The key privacy claim is that any data processed through Private Cloud Compute is never stored, and Apple itself cannot access it. That is a meaningful distinction from how most cloud AI services work.

The Google Partnership
To power its most capable cloud-based features, Apple has partnered with Google and is using a custom version of Google’s Gemini AI model, specifically tuned to work within Apple’s system. This is not a simple API arrangement where Apple just plugs into Google’s chatbot. Apple’s own engineering team trained its models using techniques refined in part by Gemini’s outputs. The licence reportedly costs Apple around USD 1 billion a year.

This is a notable development. Apple and Google are fierce competitors in the smartphone market, yet on AI, they have found a significant point of collaboration. For Apple, it means access to world-class large language model capability without having to build everything from scratch. For Google, it means its Gemini technology is embedded at the system level of the world’s most profitable consumer hardware ecosystem.

Where This Leaves the Chatbot Market
The broader AI landscape has been shifting rapidly. OpenAI, which dominated the chatbot market through 2024 and most of 2025, has seen its share fall from around 87% to somewhere between 64% and 68%. Google’s Gemini has grown significantly, capturing between 18% and 21% of the market. The field is no longer winner-takes-all.

Siri AI enters this landscape differently from ChatGPT or Google’s Gemini. It is not trying to win on raw intelligence or breadth of knowledge. It is built to be deeply embedded in a person’s digital life, their specific files, their specific habits, their specific apps.

ChatGPT and Claude, for instance, have no access to a user’s personal data unless it is manually shared. Siri AI, by design, already knows it. That is a different kind of usefulness.

A New Mac Operating System
Apple also launched macOS Golden Gate, the 27th version of its desktop operating system, carrying significant technical changes beneath a refined visual surface.

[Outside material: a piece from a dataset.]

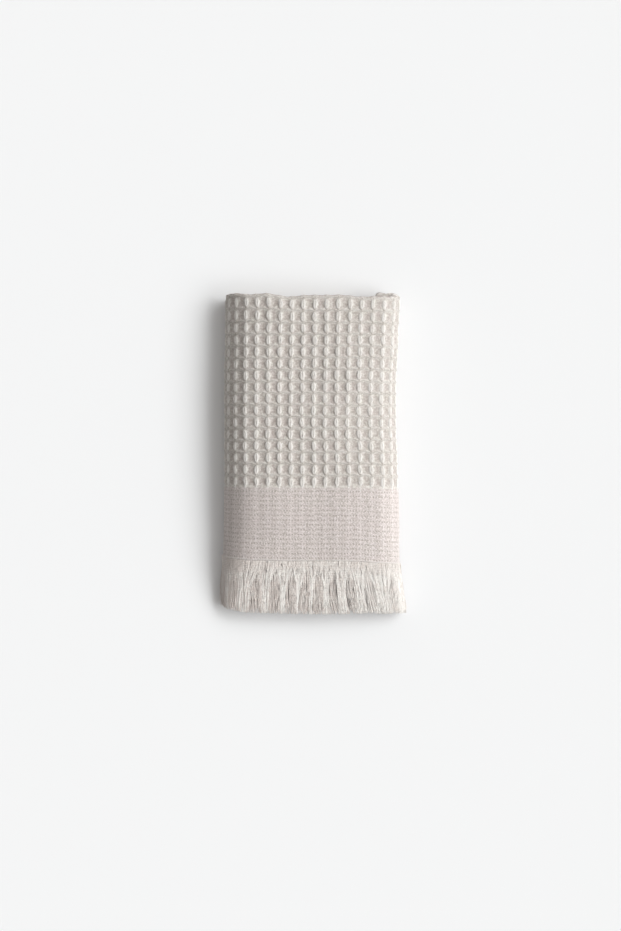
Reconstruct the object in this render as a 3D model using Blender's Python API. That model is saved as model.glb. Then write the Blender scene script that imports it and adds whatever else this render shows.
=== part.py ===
"""A fringed waffle-weave hand towel, folded and lying flat.

The towel is folded in half twice across its length, so four layers lie on each other, and
then in thirds across its width, like a letter.  Its front is the middle third.  The left
side is the large roll that goes down to the bottom third, the right side is the smaller
roll that goes in to the inner third, and both fringed ends point to -Y.

A point of the cloth is given by its place along the section of the letter fold, by y, and
by w, its height in the four layers (0 inside, STACK outside).  Metres, +Z up; the towel
lies on z = 0, and the origin is in the middle of its base.
"""
import math
import random
from collections import namedtuple

import bmesh
import bpy

MM = 0.001

# Cloth and its layers
CLOTH = 2.8 * MM            # one layer of waffle cloth
LAYER_GAP = 0.4 * MM        # air between layers
PANEL_GAP = 0.5 * MM        # air between the thirds
PITCH = CLOTH + LAYER_GAP
STACK = 4 * CLOTH + 3 * LAYER_GAP
HEIGHT = 3 * STACK + 2 * PANEL_GAP
OUTER_W = STACK - CLOTH     # lower faces of the outer, back, inside and innermost layers
BACK_W = OUTER_W - PITCH
INSIDE_W = BACK_W - PITCH

# Ends of the folded towel along Y, and the middle of its outline seen from above
FOLD_Y = 150.0 * MM         # outermost line of the cross folds
HEM_Y = -102.5 * MM         # hem of the outer fringed end
BACK_HEM_Y = -99.5 * MM     # hem of the other fringed end, which lies a little further in
MID_FOLD_Y = -96.0 * MM     # nose of the fold half way along the cloth
MIDDLE_X = 0.9 * MM
MIDDLE_Y = -1.0 * MM

# The letter fold: outer limits, rolls, and where the two free selvedges lie
LEFT_X = -84.5 * MM
RIGHT_X = 82.0 * MM
BOTTOM_FLAP_X = 72.0 * MM
INNER_FLAP_X = -58.0 * MM
LEFT_ROLL = 28.0 * MM       # half widths of the rolls above and below their widest point
LEFT_HEEL = 14.0 * MM
RIGHT_ROLL = 22.0 * MM
RIGHT_HEEL = 8.0 * MM
HOLLOW_HEEL = 10.0 * MM
LEFT_BULGE_Z = 10.0 * MM    # the rolls sag, so their widest points are low
RIGHT_BULGE_Z = 16.5 * MM
HOLLOW_BULGE_Z = 18.0 * MM  # the same inside the left roll

# Waffle cells, and the ribs of the flat band
CELL_U = 10.85 * MM
CELL_Y = 11.1 * MM
WALL_X = 1.4 * MM           # a wall between two columns of cells
BAND_TOP_Y = -32.3 * MM     # the lowest wall of the waffle
WALL_CREST = 0.3 * MM
CROSSING_CREST = 0.0 * MM
ROW_WALL_DIP = 0.4 * MM
PIT = 1.5 * MM
RIB_PITCH = 4.5 * MM
RIB_COUNT = 14
RIB_LOW_Y = -92.6 * MM      # crest of the rib next to the hem
RIB_CREST = 0.35 * MM
RIB_DIP = 0.25 * MM
HEM_CORD = 2.6 * MM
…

Most consequentially, it drops support for older Intel-based Mac computers entirely, completing a transition to Apple’s own silicon chips that began in 2020. “Rosetta 2,” the translation layer that allowed older Intel software to run on newer Apple chips, is included for the last time. To run Siri AI on-device, a Mac must have an Apple M3 chip or newer, and at least 12GB of RAM.

The visual changes are more subtle. A global slider to adjust how transparent the interface appears, slightly tighter window corners, and coloured icons in the sidebar. Boot Camp, which allowed Macs to run Windows, has been removed. Support for older AirPort Time Capsule routers used as backup drives has also been dropped.

Elsewhere, Apple Watch gains multi-turn Siri AI support and a redesigned Smart Stack. Apple TV gets up to 30% faster app launch times. And across all platforms, improved child safety tools allow parents to set up dedicated child accounts with content filtering and automatic blocking of violent material.

What Comes Next
Cook’s legacy is a company with unmatched hardware-software integration and a privacy reputation that competitors cannot easily replicate. The challenge he has handed Ternus is to make that integration feel as intelligent as it is seamless.

WWDC 2026 was the clearest signal yet that Apple is not conceding the AI era to cloud-first competitors. It is instead betting that the most valuable AI is the one that already knows you, running quietly on hardware that fits in your pocket and is not sending your information to anyone else.